After the fatal battle of Ipsus, she joined Demetrius, who sent her to his brother Cassander in Macedonia, to endeavour to effect a reconciliation and treaty between him and Demetrius. She appears to have again returned to Cyprus, where, in 295 BC, she was besieged in Salamis by the king of Egypt Ptolemy, and ultimately compelled to surrender, but was treated by him in the most honourable manner, and sent together with her children in safety to Macedonia. Here she now shared the fortunes of her husband, and contributed not a little to secure the attachment of the Macedonian people to his person. But when, in 287 BC, a sudden revolution once more precipitated Demetrius from the throne, Phila, unable to bear this unexpected reverse, and despairing of the future, put an end to her own life at Cassandreia.5
Phila's influence was ever exerted in the cause of peace, in protecting the oppressed, and in attempting to calm the violent passions of those who surrounded her.
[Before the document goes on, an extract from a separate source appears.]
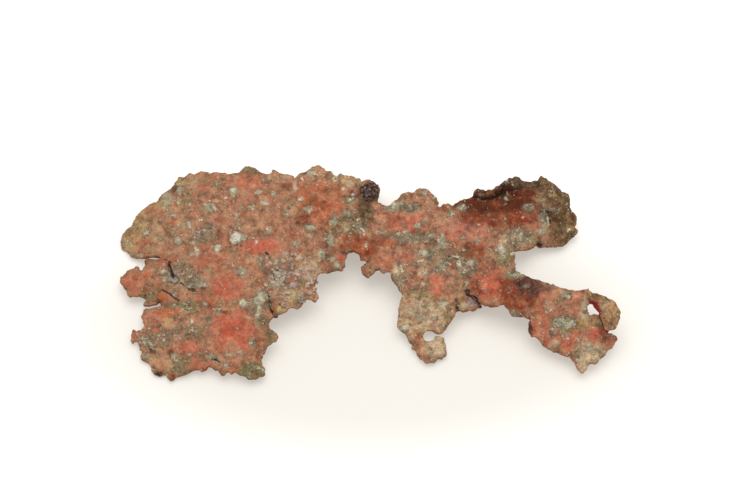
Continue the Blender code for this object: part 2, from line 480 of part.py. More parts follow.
def rough_underside(corners, places, count):
    """Gives the underside its own buckling, and lays the feet flat on the ground."""
    top, under = corners[:count], corners[count:]
    if top[:, 2].mean() < under[:, 2].mean():
        top, under = under, top
    for seed, (size, height) in enumerate(UNDER_BUCKLES):
        under[:, 2] += waves(places, size, seed + 50) * height * MM
    under[:, 2] = np.minimum(under[:, 2], top[:, 2] - LEAST_THICKNESS)
    under[:, 2] = np.maximum(under[:, 2], GROUND_GAP)
    for u, v in FEET.values():
        foot = in_space(np.array(float(u)), np.array(float(v)), np.array(0.0))
        under[np.hypot(*(under[:, :2] - foot[:2]).T) < FOOT_RADIUS, 2] = 0
    top[:, 2] = np.maximum(top[:, 2], under[:, 2] + LEAST_THICKNESS)


def copper_material():
    material = bpy.data.materials.new("crusted_copper")
    material.use_nodes = True
    finish = material.node_tree.nodes["Principled BSDF"].inputs
    finish["Base Color"].default_value = COPPER_COLOUR
    finish["Roughness"].default_value = 0.62
    finish["Metallic"].default_value = 0.15
    return material


def nugget():
    """The whole nugget as one solid, with its origin on the ground under the middle of its box."""
    rim = rim_points()
    holes = [np.array(TEAR_BELOW_FAN, float), np.array(PINHOLE, float)]
    sheet, places, thickness = middle_sheet(rim, holes)
    solid = thickened(sheet, thickness)
    corners = np.array([v.co for v in solid.vertices])
    rough_underside(corners, places, len(places))
    middle = (corners.min(axis=0) + corners.max(axis=0)) / 2
    corners[:, :2] -= middle[:2]
    solid.vertices.foreach_set("co", corners.ravel())
    solid.update()
    form = bmesh.new()
    form.from_mesh(solid)
    bmesh.ops.triangulate(form, faces=form.faces)
    form.to_mesh(solid)
    form.free()
    solid.name = "copper_sheet"
    solid.materials.append(copper_material())
    solid.shade_smooth()
    node = bpy.data.objects.new("copper_sheet", solid)
    print("drawing's middle is at", [round(-c / MM, 3) for c in middle[:2]], "mm")
    return node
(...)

She left two children by Demetrius; Antigonus, surnamed Gonatas, who became king of Macedonia; and a daughter, Stratonice, married first to Seleucus, and afterwards to his son Antiochus.6 She also had a son by Craterus, who bore his father's name. The Athenians, in order to pay their court to Demetrius, consecrated a temple to Phila, under the name of Aphrodite.7
Smith, William; Dictionary of Greek and Roman Biography and Mythology, "Phila (2)", Boston, (1867)
This article incorporates text from the public domain Dictionary of Greek and Roman Biography and Mythology by William Smith (1867).